_What to produce_
Print all of the data exactly.

##### Records supplied #####

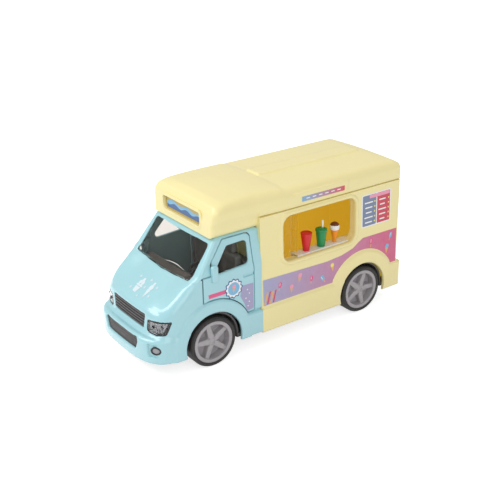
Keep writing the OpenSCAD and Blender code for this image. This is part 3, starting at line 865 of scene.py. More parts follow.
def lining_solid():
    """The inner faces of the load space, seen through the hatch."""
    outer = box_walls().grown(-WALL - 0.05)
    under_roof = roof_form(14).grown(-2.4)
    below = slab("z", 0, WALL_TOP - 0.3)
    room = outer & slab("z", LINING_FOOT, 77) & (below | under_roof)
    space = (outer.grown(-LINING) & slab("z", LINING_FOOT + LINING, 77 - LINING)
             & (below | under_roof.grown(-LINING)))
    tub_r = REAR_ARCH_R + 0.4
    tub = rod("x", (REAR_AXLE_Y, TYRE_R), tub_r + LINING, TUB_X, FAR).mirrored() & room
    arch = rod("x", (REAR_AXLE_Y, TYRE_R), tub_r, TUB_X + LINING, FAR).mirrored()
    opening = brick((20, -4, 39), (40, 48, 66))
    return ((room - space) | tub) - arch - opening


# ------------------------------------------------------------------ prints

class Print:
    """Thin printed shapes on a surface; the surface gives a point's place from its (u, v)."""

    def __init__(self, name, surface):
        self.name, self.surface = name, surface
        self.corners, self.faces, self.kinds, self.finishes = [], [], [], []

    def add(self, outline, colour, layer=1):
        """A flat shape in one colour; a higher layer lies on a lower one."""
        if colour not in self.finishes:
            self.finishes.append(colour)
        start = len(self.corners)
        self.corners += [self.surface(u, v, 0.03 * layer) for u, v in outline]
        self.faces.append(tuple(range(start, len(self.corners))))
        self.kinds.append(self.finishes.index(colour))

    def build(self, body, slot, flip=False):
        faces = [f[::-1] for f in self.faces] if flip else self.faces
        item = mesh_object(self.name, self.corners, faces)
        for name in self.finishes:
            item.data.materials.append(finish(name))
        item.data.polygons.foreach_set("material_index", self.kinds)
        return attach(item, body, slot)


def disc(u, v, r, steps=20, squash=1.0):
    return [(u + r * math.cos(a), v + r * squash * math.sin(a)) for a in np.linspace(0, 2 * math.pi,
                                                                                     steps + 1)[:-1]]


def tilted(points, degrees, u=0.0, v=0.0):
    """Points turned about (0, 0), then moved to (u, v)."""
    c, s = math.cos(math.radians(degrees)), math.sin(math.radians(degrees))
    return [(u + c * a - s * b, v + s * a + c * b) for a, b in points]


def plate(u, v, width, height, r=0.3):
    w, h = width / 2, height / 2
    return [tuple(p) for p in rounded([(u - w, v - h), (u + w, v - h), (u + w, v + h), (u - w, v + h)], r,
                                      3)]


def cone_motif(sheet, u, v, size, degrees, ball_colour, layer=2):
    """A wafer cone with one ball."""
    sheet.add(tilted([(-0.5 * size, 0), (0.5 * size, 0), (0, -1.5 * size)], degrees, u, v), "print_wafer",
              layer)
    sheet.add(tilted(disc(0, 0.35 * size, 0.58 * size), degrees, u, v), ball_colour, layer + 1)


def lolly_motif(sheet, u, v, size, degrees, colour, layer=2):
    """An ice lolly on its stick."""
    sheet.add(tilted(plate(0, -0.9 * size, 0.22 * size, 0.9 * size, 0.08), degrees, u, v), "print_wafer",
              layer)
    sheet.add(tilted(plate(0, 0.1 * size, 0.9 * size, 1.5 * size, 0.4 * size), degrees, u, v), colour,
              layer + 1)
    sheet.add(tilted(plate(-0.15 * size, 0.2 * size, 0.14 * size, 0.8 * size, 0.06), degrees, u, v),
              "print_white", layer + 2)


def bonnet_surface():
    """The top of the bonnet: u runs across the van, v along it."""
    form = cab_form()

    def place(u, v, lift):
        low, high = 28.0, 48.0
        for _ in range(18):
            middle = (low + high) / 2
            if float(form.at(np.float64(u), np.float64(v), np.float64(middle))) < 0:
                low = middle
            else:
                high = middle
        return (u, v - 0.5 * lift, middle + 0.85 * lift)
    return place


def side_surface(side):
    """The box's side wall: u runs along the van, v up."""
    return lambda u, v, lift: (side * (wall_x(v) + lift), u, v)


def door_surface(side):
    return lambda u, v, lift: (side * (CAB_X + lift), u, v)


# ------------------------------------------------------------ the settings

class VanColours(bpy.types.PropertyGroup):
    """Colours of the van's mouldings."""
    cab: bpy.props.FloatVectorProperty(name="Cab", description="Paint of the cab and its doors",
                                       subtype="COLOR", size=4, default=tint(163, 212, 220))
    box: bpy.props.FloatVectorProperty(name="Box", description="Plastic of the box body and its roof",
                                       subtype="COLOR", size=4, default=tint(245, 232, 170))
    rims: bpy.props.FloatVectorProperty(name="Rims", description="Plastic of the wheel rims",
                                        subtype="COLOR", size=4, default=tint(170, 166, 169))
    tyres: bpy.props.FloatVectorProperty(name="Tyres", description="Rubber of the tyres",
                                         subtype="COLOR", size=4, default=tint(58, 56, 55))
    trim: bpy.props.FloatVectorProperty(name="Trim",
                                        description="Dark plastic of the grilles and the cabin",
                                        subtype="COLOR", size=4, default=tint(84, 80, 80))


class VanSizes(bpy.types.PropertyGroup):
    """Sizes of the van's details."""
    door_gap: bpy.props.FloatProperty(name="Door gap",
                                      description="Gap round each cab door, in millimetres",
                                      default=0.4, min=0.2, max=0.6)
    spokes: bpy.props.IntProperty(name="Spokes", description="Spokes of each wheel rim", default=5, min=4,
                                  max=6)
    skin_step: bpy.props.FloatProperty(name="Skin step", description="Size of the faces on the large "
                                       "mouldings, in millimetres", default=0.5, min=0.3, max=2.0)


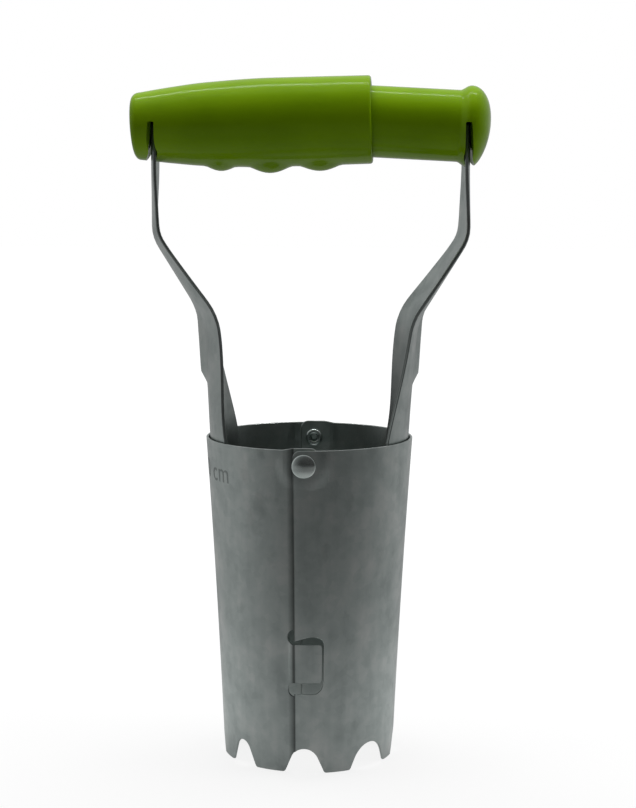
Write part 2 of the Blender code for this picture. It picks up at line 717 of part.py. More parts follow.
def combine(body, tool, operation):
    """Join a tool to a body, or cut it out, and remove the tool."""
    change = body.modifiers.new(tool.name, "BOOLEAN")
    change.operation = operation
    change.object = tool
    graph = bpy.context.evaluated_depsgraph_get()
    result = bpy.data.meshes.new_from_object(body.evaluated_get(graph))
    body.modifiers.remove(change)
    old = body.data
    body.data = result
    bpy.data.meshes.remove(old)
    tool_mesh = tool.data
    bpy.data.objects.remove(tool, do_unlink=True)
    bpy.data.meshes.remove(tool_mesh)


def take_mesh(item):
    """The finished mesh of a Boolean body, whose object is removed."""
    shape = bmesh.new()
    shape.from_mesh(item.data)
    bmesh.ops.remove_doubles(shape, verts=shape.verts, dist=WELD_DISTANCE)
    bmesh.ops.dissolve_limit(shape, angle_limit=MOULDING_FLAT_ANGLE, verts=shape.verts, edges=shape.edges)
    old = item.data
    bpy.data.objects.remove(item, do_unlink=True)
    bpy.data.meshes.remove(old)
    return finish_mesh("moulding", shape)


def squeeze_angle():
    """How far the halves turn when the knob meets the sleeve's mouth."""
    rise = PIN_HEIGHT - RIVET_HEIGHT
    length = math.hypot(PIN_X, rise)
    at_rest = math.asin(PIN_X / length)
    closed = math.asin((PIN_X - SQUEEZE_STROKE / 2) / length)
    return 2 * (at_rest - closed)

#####

_Complete response_
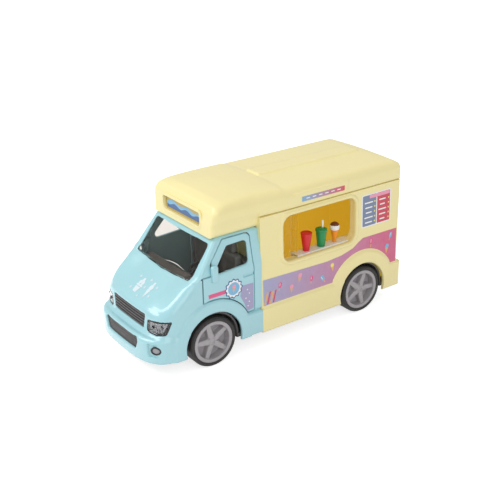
Keep writing the OpenSCAD and Blender code for this image. This is part 3, starting at line 865 of scene.py. More parts follow.
def lining_solid():
    """The inner faces of the load space, seen through the hatch."""
    outer = box_walls().grown(-WALL - 0.05)
    under_roof = roof_form(14).grown(-2.4)
    below = slab("z", 0, WALL_TOP - 0.3)
    room = outer & slab("z", LINING_FOOT, 77) & (below | under_roof)
    space = (outer.grown(-LINING) & slab("z", LINING_FOOT + LINING, 77 - LINING)
             & (below | under_roof.grown(-LINING)))
    tub_r = REAR_ARCH_R + 0.4
    tub = rod("x", (REAR_AXLE_Y, TYRE_R), tub_r + LINING, TUB_X, FAR).mirrored() & room
    arch = rod("x", (REAR_AXLE_Y, TYRE_R), tub_r, TUB_X + LINING, FAR).mirrored()
    opening = brick((20, -4, 39), (40, 48, 66))
    return ((room - space) | tub) - arch - opening


# ------------------------------------------------------------------ prints

class Print:
    """Thin printed shapes on a surface; the surface gives a point's place from its (u, v)."""

    def __init__(self, name, surface):
        self.name, self.surface = name, surface
        self.corners, self.faces, self.kinds, self.finishes = [], [], [], []

    def add(self, outline, colour, layer=1):
        """A flat shape in one colour; a higher layer lies on a lower one."""
        if colour not in self.finishes:
            self.finishes.append(colour)
        start = len(self.corners)
        self.corners += [self.surface(u, v, 0.03 * layer) for u, v in outline]
        self.faces.append(tuple(range(start, len(self.corners))))
        self.kinds.append(self.finishes.index(colour))

    def build(self, body, slot, flip=False):
        faces = [f[::-1] for f in self.faces] if flip else self.faces
        item = mesh_object(self.name, self.corners, faces)
        for name in self.finishes:
            item.data.materials.append(finish(name))
        item.data.polygons.foreach_set("material_index", self.kinds)
        return attach(item, body, slot)


def disc(u, v, r, steps=20, squash=1.0):
    return [(u + r * math.cos(a), v + r * squash * math.sin(a)) for a in np.linspace(0, 2 * math.pi,
                                                                                     steps + 1)[:-1]]


def tilted(points, degrees, u=0.0, v=0.0):
    """Points turned about (0, 0), then moved to (u, v)."""
    c, s = math.cos(math.radians(degrees)), math.sin(math.radians(degrees))
    return [(u + c * a - s * b, v + s * a + c * b) for a, b in points]


def plate(u, v, width, height, r=0.3):
    w, h = width / 2, height / 2
    return [tuple(p) for p in rounded([(u - w, v - h), (u + w, v - h), (u + w, v + h), (u - w, v + h)], r,
                                      3)]


def cone_motif(sheet, u, v, size, degrees, ball_colour, layer=2):
    """A wafer cone with one ball."""
    sheet.add(tilted([(-0.5 * size, 0), (0.5 * size, 0), (0, -1.5 * size)], degrees, u, v), "print_wafer",
              layer)
    sheet.add(tilted(disc(0, 0.35 * size, 0.58 * size), degrees, u, v), ball_colour, layer + 1)


def lolly_motif(sheet, u, v, size, degrees, colour, layer=2):
    """An ice lolly on its stick."""
    sheet.add(tilted(plate(0, -0.9 * size, 0.22 * size, 0.9 * size, 0.08), degrees, u, v), "print_wafer",
              layer)
    sheet.add(tilted(plate(0, 0.1 * size, 0.9 * size, 1.5 * size, 0.4 * size), degrees, u, v), colour,
              layer + 1)
    sheet.add(tilted(plate(-0.15 * size, 0.2 * size, 0.14 * size, 0.8 * size, 0.06), degrees, u, v),
              "print_white", layer + 2)


def bonnet_surface():
    """The top of the bonnet: u runs across the van, v along it."""
    form = cab_form()

    def place(u, v, lift):
        low, high = 28.0, 48.0
        for _ in range(18):
            middle = (low + high) / 2
            if float(form.at(np.float64(u), np.float64(v), np.float64(middle))) < 0:
                low = middle
            else:
                high = middle
        return (u, v - 0.5 * lift, middle + 0.85 * lift)
    return place


def side_surface(side):
    """The box's side wall: u runs along the van, v up."""
    return lambda u, v, lift: (side * (wall_x(v) + lift), u, v)


def door_surface(side):
    return lambda u, v, lift: (side * (CAB_X + lift), u, v)


# ------------------------------------------------------------ the settings

class VanColours(bpy.types.PropertyGroup):
    """Colours of the van's mouldings."""
    cab: bpy.props.FloatVectorProperty(name="Cab", description="Paint of the cab and its doors",
                                       subtype="COLOR", size=4, default=tint(163, 212, 220))
    box: bpy.props.FloatVectorProperty(name="Box", description="Plastic of the box body and its roof",
                                       subtype="COLOR", size=4, default=tint(245, 232, 170))
    rims: bpy.props.FloatVectorProperty(name="Rims", description="Plastic of the wheel rims",
                                        subtype="COLOR", size=4, default=tint(170, 166, 169))
    tyres: bpy.props.FloatVectorProperty(name="Tyres", description="Rubber of the tyres",
                                         subtype="COLOR", size=4, default=tint(58, 56, 55))
    trim: bpy.props.FloatVectorProperty(name="Trim",
                                        description="Dark plastic of the grilles and the cabin",
                                        subtype="COLOR", size=4, default=tint(84, 80, 80))


class VanSizes(bpy.types.PropertyGroup):
    """Sizes of the van's details."""
    door_gap: bpy.props.FloatProperty(name="Door gap",
                                      description="Gap round each cab door, in millimetres",
                                      default=0.4, min=0.2, max=0.6)
    spokes: bpy.props.IntProperty(name="Spokes", description="Spokes of each wheel rim", default=5, min=4,
                                  max=6)
    skin_step: bpy.props.FloatProperty(name="Skin step", description="Size of the faces on the large "
                                       "mouldings, in millimetres", default=0.5, min=0.3, max=2.0)


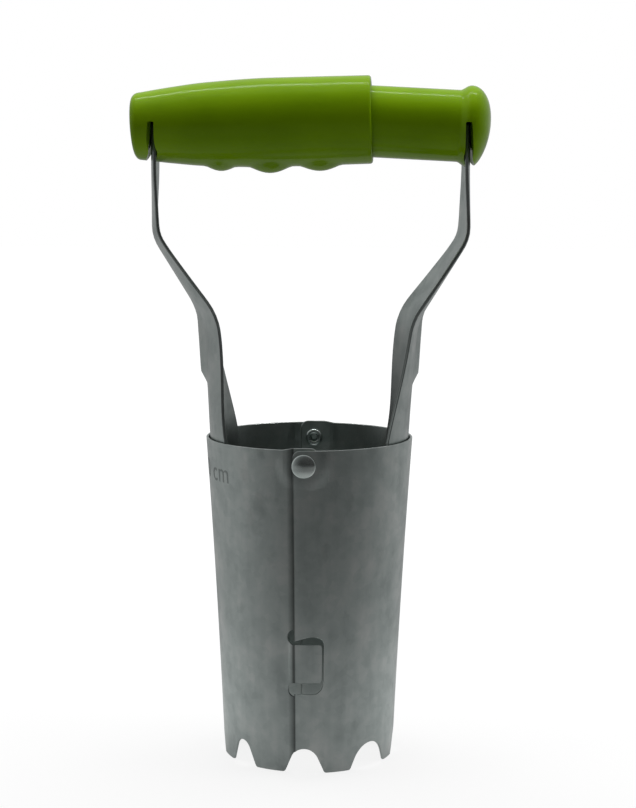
Write part 2 of the Blender code for this picture. It picks up at line 717 of part.py. More parts follow.
def combine(body, tool, operation):
    """Join a tool to a body, or cut it out, and remove the tool."""
    change = body.modifiers.new(tool.name, "BOOLEAN")
    change.operation = operation
    change.object = tool
    graph = bpy.context.evaluated_depsgraph_get()
    result = bpy.data.meshes.new_from_object(body.evaluated_get(graph))
    body.modifiers.remove(change)
    old = body.data
    body.data = result
    bpy.data.meshes.remove(old)
    tool_mesh = tool.data
    bpy.data.objects.remove(tool, do_unlink=True)
    bpy.data.meshes.remove(tool_mesh)


def take_mesh(item):
    """The finished mesh of a Boolean body, whose object is removed."""
    shape = bmesh.new()
    shape.from_mesh(item.data)
    bmesh.ops.remove_doubles(shape, verts=shape.verts, dist=WELD_DISTANCE)
    bmesh.ops.dissolve_limit(shape, angle_limit=MOULDING_FLAT_ANGLE, verts=shape.verts, edges=shape.edges)
    old = item.data
    bpy.data.objects.remove(item, do_unlink=True)
    bpy.data.meshes.remove(old)
    return finish_mesh("moulding", shape)


def squeeze_angle():
    """How far the halves turn when the knob meets the sleeve's mouth."""
    rise = PIN_HEIGHT - RIVET_HEIGHT
    length = math.hypot(PIN_X, rise)
    at_rest = math.asin(PIN_X / length)
    closed = math.asin((PIN_X - SQUEEZE_STROKE / 2) / length)
    return 2 * (at_rest - closed)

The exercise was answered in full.